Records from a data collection
----------

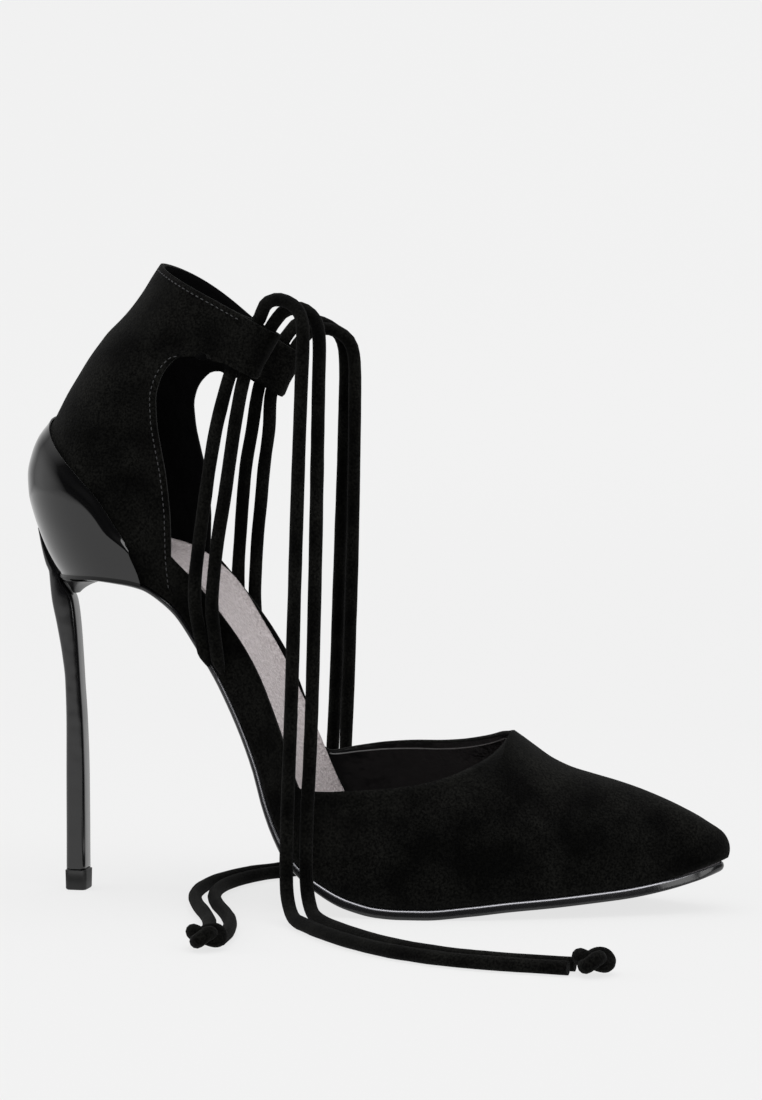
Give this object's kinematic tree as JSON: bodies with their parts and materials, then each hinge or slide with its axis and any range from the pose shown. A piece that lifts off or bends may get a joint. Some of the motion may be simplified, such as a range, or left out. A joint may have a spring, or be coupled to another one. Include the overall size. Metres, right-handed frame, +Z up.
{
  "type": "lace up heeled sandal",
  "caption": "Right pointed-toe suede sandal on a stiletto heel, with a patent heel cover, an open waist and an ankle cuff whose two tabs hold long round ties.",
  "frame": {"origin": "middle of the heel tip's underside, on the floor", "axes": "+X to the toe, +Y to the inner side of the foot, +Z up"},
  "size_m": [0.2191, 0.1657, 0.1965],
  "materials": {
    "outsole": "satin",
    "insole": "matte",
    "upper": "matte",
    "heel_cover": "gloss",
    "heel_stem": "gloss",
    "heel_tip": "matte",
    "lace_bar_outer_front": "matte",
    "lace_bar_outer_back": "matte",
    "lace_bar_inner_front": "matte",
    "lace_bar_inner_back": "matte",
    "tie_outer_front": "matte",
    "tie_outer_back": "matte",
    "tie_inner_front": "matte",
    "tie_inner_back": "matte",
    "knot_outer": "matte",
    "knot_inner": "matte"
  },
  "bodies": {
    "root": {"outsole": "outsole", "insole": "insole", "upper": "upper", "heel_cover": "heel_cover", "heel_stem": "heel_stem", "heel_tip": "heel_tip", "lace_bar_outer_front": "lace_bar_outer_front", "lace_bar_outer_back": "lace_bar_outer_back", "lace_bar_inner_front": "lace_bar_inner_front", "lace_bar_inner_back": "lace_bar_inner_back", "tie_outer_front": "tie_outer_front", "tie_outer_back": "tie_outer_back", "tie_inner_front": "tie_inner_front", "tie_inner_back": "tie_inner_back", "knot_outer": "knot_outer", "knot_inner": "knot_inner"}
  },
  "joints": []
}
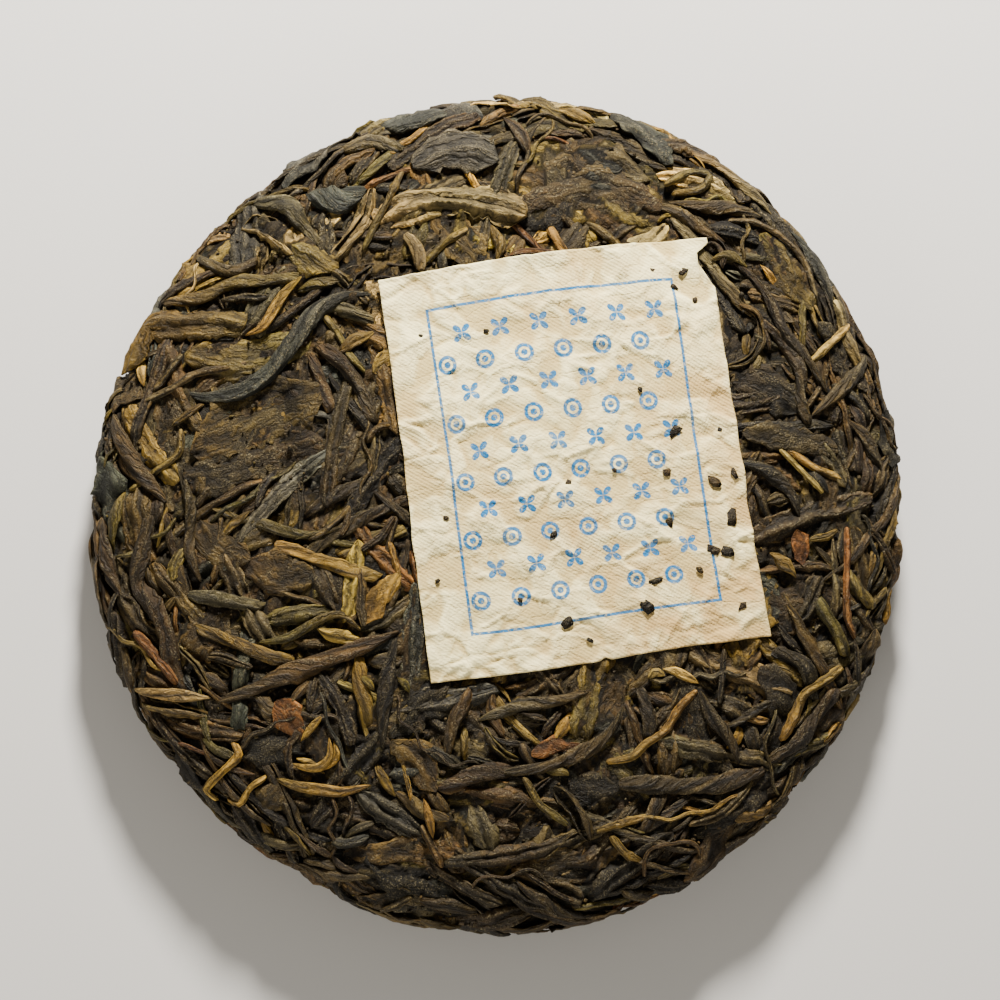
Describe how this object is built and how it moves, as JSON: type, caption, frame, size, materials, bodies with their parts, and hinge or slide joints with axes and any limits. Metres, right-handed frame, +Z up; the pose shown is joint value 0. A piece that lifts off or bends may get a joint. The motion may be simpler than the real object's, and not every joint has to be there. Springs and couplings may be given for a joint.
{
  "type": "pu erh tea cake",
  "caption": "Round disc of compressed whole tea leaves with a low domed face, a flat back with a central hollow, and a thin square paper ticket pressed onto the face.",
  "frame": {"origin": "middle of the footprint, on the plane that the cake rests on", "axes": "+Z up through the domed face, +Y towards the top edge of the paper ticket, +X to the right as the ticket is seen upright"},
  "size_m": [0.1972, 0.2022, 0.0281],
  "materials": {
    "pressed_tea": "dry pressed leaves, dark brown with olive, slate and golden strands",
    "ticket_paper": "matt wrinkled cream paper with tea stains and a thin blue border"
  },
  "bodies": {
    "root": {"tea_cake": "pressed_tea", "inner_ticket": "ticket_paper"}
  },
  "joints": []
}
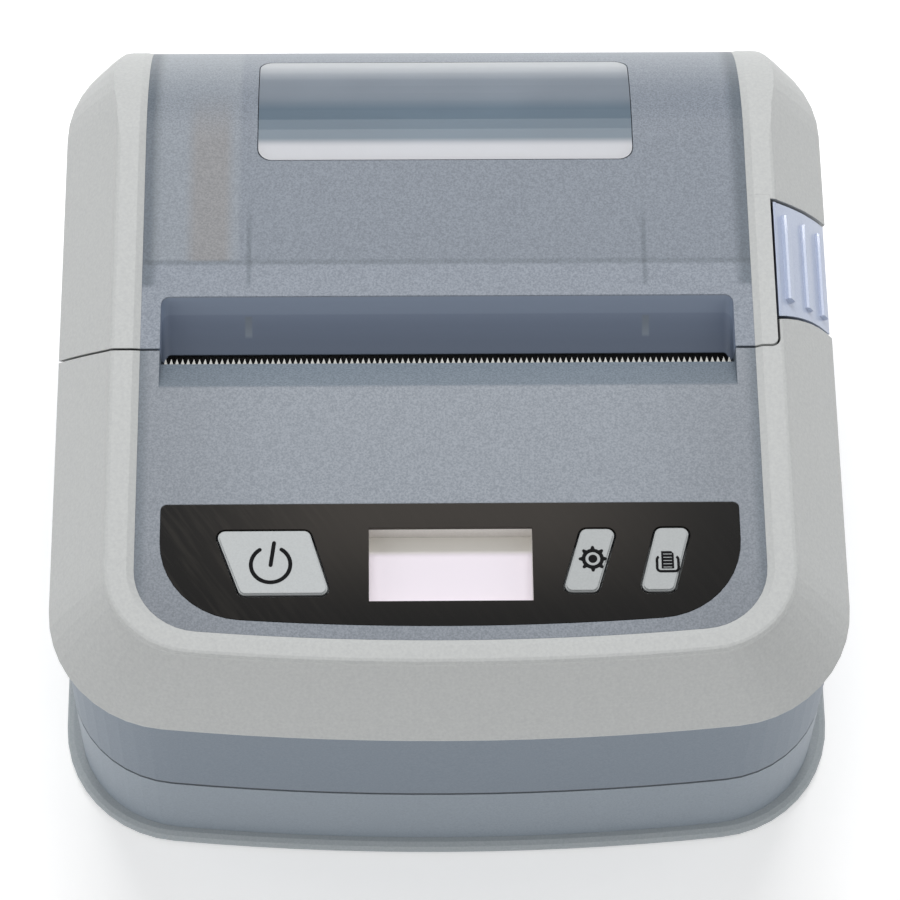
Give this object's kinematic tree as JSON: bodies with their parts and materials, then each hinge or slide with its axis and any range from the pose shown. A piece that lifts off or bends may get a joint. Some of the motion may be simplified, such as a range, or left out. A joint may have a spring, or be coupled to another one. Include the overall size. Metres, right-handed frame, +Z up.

----------

> Problem
Copy each entry exactly, with nothing added or dropped.

> Solution to this task
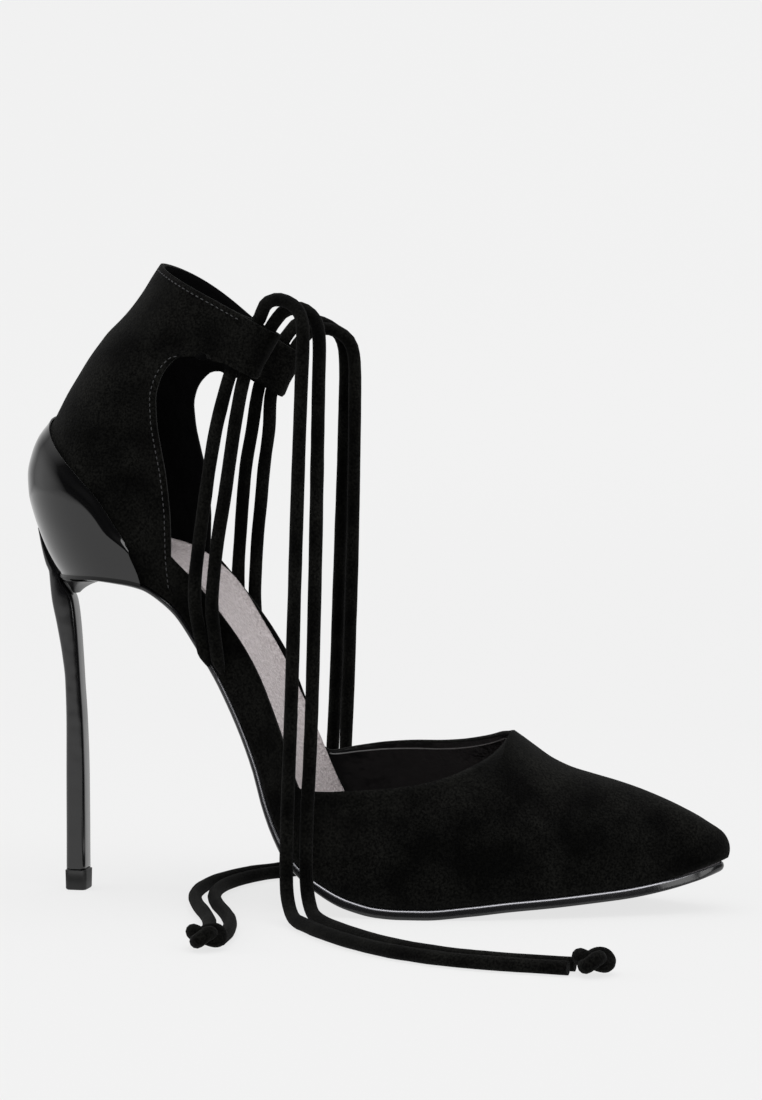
Give this object's kinematic tree as JSON: bodies with their parts and materials, then each hinge or slide with its axis and any range from the pose shown. A piece that lifts off or bends may get a joint. Some of the motion may be simplified, such as a range, or left out. A joint may have a spring, or be coupled to another one. Include the overall size. Metres, right-handed frame, +Z up.
{
  "type": "lace up heeled sandal",
  "caption": "Right pointed-toe suede sandal on a stiletto heel, with a patent heel cover, an open waist and an ankle cuff whose two tabs hold long round ties.",
  "frame": {"origin": "middle of the heel tip's underside, on the floor", "axes": "+X to the toe, +Y to the inner side of the foot, +Z up"},
  "size_m": [0.2191, 0.1657, 0.1965],
  "materials": {
    "outsole": "satin",
    "insole": "matte",
    "upper": "matte",
    "heel_cover": "gloss",
    "heel_stem": "gloss",
    "heel_tip": "matte",
    "lace_bar_outer_front": "matte",
    "lace_bar_outer_back": "matte",
    "lace_bar_inner_front": "matte",
    "lace_bar_inner_back": "matte",
    "tie_outer_front": "matte",
    "tie_outer_back": "matte",
    "tie_inner_front": "matte",
    "tie_inner_back": "matte",
    "knot_outer": "matte",
    "knot_inner": "matte"
  },
  "bodies": {
    "root": {"outsole": "outsole", "insole": "insole", "upper": "upper", "heel_cover": "heel_cover", "heel_stem": "heel_stem", "heel_tip": "heel_tip", "lace_bar_outer_front": "lace_bar_outer_front", "lace_bar_outer_back": "lace_bar_outer_back", "lace_bar_inner_front": "lace_bar_inner_front", "lace_bar_inner_back": "lace_bar_inner_back", "tie_outer_front": "tie_outer_front", "tie_outer_back": "tie_outer_back", "tie_inner_front": "tie_inner_front", "tie_inner_back": "tie_inner_back", "knot_outer": "knot_outer", "knot_inner": "knot_inner"}
  },
  "joints": []
}
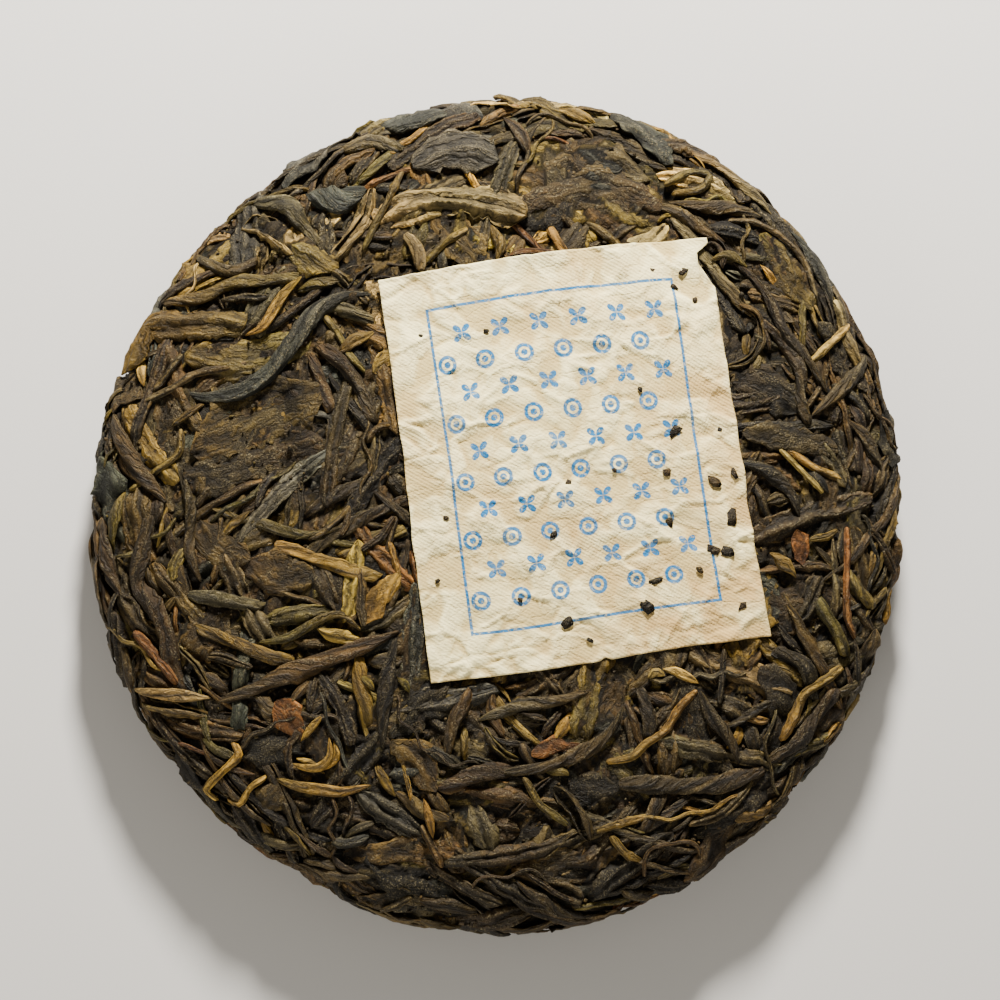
Describe how this object is built and how it moves, as JSON: type, caption, frame, size, materials, bodies with their parts, and hinge or slide joints with axes and any limits. Metres, right-handed frame, +Z up; the pose shown is joint value 0. A piece that lifts off or bends may get a joint. The motion may be simpler than the real object's, and not every joint has to be there. Springs and couplings may be given for a joint.
{
  "type": "pu erh tea cake",
  "caption": "Round disc of compressed whole tea leaves with a low domed face, a flat back with a central hollow, and a thin square paper ticket pressed onto the face.",
  "frame": {"origin": "middle of the footprint, on the plane that the cake rests on", "axes": "+Z up through the domed face, +Y towards the top edge of the paper ticket, +X to the right as the ticket is seen upright"},
  "size_m": [0.1972, 0.2022, 0.0281],
  "materials": {
    "pressed_tea": "dry pressed leaves, dark brown with olive, slate and golden strands",
    "ticket_paper": "matt wrinkled cream paper with tea stains and a thin blue border"
  },
  "bodies": {
    "root": {"tea_cake": "pressed_tea", "inner_ticket": "ticket_paper"}
  },
  "joints": []
}
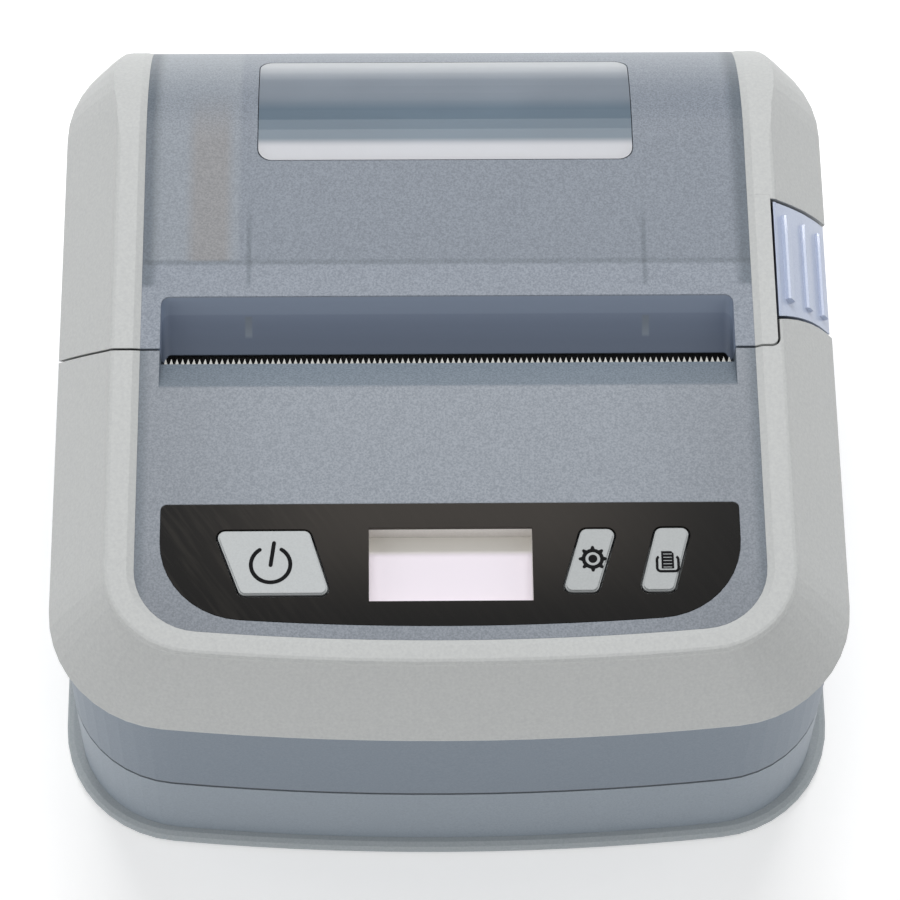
Give this object's kinematic tree as JSON: bodies with their parts and materials, then each hinge or slide with its axis and any range from the pose shown. A piece that lifts off or bends may get a joint. Some of the motion may be simplified, such as a range, or left out. A joint may have a spring, or be coupled to another one. Include the overall size. Metres, right-handed frame, +Z up.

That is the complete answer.